■ **Entries shown**
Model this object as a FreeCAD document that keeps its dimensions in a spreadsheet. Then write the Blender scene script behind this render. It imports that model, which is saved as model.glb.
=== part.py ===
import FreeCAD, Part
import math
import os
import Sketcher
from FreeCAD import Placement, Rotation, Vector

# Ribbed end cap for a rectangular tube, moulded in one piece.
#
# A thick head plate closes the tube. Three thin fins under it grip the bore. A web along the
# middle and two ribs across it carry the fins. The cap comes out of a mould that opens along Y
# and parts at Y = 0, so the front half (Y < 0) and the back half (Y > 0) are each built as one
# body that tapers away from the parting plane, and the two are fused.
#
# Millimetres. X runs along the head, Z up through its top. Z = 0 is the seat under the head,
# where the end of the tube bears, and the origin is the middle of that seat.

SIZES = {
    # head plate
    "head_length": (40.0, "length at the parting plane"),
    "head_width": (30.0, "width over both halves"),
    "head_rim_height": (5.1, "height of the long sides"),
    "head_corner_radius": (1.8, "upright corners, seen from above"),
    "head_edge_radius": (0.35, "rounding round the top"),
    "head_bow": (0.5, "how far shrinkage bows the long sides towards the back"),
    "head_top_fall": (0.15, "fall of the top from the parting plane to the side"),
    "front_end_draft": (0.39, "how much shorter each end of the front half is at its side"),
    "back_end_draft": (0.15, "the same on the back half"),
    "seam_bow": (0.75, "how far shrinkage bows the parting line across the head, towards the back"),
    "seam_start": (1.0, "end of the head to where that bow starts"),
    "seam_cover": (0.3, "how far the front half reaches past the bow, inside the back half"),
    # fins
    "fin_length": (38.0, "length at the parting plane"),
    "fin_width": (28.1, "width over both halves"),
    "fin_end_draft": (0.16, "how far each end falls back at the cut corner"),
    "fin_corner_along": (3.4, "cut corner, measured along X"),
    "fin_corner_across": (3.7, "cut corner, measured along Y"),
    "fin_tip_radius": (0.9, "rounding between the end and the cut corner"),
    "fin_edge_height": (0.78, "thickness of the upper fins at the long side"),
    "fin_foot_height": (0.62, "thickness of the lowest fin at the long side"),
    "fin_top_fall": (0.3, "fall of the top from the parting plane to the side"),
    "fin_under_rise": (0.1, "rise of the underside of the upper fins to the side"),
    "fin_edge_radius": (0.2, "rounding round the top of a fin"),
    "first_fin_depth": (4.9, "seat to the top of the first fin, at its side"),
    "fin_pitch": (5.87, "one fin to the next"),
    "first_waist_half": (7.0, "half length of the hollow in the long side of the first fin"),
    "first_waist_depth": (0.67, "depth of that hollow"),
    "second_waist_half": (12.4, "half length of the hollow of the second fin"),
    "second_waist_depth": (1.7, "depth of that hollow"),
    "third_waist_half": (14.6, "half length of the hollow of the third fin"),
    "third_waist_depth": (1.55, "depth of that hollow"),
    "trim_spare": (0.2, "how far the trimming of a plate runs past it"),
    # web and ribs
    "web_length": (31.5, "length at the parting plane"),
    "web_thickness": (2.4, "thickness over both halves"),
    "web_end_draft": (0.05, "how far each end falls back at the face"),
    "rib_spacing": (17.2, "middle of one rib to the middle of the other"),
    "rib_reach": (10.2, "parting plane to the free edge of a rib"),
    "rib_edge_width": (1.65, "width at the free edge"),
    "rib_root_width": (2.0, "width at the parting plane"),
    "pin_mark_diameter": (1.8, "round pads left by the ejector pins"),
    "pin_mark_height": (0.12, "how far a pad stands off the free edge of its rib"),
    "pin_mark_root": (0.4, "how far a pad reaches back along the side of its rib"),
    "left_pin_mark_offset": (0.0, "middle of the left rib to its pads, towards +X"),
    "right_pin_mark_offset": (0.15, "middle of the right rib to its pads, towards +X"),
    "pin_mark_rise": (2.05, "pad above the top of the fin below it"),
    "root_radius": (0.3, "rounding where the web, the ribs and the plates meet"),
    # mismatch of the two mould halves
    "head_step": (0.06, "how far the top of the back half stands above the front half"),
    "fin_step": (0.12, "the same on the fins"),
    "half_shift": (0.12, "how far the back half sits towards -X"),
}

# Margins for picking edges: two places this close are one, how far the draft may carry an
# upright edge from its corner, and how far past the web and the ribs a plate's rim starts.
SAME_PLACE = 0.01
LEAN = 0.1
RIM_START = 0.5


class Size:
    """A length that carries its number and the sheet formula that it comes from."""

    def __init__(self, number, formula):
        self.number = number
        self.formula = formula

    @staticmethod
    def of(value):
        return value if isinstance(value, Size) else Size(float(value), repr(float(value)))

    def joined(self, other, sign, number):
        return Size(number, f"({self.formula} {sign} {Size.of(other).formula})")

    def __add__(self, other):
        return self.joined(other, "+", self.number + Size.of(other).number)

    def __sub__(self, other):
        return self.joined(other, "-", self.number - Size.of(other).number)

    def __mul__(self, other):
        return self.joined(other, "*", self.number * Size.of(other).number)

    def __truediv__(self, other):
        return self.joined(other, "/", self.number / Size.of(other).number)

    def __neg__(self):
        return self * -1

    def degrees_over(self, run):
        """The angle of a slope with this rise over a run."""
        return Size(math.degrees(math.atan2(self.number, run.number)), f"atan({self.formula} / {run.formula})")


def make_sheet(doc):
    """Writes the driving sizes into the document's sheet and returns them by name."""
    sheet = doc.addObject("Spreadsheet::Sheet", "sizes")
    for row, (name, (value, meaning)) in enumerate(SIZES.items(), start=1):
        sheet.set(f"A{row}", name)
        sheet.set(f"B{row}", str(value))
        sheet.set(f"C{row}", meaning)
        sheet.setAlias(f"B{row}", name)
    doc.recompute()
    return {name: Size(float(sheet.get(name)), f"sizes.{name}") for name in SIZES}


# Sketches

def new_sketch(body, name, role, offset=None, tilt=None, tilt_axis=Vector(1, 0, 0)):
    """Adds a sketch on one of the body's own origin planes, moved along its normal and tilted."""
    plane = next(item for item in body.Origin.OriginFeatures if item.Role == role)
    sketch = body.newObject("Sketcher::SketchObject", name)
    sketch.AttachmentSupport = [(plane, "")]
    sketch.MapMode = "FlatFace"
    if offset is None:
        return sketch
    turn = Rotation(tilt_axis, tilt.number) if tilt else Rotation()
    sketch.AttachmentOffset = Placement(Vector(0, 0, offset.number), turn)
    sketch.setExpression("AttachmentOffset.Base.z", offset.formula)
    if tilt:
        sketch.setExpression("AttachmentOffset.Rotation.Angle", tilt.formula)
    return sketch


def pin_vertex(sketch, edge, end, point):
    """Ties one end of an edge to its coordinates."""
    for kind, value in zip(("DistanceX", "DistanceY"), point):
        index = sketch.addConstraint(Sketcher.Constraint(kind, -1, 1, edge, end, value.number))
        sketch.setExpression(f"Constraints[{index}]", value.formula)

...

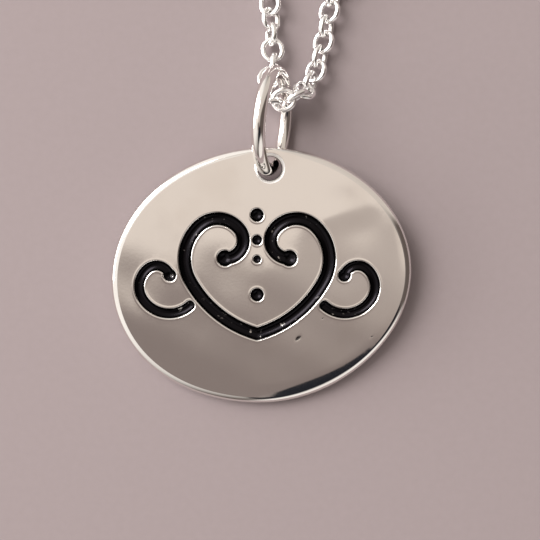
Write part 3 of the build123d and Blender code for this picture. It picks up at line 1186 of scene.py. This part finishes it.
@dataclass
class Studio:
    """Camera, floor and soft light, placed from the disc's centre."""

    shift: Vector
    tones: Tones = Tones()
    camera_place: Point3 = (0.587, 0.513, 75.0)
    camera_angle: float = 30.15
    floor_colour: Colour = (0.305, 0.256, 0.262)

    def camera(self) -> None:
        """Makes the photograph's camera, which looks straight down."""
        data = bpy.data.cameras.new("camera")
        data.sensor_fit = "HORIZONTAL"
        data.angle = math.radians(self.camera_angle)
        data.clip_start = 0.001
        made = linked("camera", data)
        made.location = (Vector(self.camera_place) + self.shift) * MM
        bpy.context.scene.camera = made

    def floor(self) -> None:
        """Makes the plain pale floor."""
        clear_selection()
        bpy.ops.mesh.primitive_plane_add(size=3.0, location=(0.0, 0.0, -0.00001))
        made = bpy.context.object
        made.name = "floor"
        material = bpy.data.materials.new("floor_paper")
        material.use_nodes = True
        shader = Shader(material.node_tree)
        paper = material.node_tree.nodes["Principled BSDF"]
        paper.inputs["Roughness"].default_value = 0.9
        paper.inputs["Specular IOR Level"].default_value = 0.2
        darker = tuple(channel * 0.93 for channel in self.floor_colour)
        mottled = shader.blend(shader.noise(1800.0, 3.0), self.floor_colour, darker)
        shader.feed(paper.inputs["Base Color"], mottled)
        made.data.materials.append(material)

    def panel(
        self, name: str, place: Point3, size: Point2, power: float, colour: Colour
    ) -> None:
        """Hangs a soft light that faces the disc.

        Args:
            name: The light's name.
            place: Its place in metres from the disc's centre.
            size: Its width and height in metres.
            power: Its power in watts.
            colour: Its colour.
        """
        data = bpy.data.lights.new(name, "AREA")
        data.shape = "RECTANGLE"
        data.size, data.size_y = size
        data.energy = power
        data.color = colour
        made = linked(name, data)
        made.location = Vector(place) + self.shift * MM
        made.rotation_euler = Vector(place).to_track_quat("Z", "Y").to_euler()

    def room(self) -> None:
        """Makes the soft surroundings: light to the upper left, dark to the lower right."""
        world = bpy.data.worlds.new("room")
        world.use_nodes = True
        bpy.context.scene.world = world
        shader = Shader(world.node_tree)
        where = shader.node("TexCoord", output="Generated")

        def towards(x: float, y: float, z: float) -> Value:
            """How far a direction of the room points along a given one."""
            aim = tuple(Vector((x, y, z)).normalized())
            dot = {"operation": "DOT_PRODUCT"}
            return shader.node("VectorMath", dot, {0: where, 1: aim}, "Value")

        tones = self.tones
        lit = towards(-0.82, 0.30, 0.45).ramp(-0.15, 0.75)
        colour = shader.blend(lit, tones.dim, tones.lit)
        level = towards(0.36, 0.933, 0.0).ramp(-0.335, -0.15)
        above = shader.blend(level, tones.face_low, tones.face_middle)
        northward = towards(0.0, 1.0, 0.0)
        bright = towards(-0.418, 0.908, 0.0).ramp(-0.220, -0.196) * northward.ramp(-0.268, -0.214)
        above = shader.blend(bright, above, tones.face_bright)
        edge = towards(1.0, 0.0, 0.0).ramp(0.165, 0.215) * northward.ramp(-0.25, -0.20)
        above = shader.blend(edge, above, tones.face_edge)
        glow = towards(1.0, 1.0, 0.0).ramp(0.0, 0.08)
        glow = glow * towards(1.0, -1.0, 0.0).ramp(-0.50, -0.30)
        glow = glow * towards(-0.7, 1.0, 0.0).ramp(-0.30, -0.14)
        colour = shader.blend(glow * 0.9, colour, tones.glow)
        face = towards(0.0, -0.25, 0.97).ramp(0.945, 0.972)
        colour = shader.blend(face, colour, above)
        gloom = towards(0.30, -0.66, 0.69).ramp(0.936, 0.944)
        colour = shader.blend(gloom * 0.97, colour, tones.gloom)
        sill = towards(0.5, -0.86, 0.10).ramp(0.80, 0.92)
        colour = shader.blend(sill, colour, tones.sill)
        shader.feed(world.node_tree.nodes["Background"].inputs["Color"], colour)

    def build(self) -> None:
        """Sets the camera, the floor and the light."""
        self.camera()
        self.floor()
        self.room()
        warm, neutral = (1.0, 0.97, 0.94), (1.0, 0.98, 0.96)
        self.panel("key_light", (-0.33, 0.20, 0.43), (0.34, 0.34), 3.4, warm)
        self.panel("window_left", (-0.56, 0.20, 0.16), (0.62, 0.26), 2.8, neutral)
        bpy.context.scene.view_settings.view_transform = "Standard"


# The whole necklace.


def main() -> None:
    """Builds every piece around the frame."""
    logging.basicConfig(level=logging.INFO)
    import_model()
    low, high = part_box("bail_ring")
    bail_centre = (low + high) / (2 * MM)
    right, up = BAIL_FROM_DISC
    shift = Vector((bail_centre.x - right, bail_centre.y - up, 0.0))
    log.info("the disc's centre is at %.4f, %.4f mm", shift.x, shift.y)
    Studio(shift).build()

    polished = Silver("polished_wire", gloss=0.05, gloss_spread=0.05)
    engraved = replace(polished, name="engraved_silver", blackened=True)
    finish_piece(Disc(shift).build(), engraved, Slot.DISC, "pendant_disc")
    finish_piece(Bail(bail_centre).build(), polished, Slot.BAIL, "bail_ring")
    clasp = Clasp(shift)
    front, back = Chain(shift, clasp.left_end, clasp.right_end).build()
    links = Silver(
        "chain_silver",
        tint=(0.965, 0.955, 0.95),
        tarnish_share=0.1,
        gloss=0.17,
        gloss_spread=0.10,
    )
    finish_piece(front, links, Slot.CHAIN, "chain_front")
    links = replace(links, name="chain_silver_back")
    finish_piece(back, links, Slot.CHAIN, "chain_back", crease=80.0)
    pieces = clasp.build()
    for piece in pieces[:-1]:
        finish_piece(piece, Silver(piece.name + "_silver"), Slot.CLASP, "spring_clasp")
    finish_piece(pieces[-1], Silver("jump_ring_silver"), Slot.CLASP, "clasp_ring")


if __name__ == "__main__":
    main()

* * *

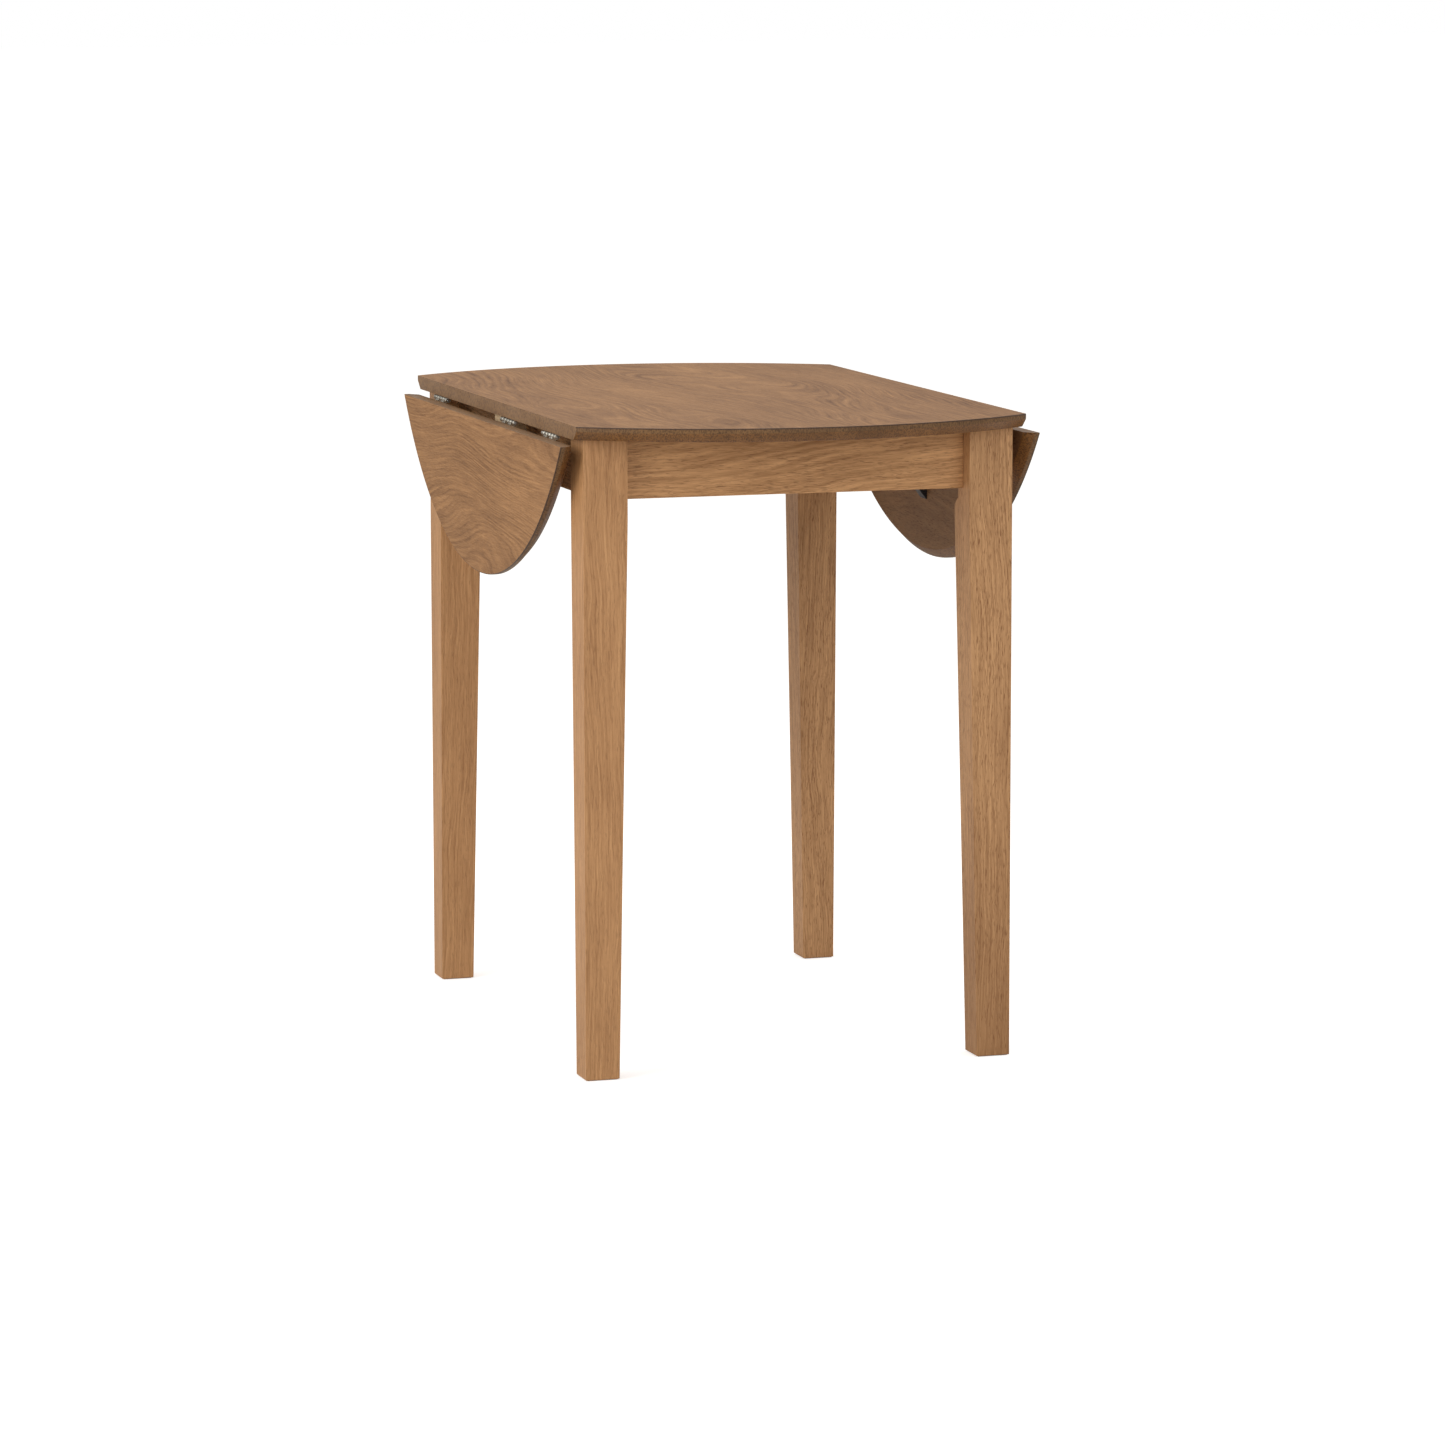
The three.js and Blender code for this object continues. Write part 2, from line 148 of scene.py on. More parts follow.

■ **Given request**
Print, without alteration, the lines from the line with "Model this object" to the line with "from FreeCAD import". Include both of them, and omit every other line.

■ **Task result**
Model this object as a FreeCAD document that keeps its dimensions in a spreadsheet. Then write the Blender scene script behind this render. It imports that model, which is saved as model.glb.
=== part.py ===
import FreeCAD, Part
import math
import os
import Sketcher
from FreeCAD import Placement, Rotation, Vector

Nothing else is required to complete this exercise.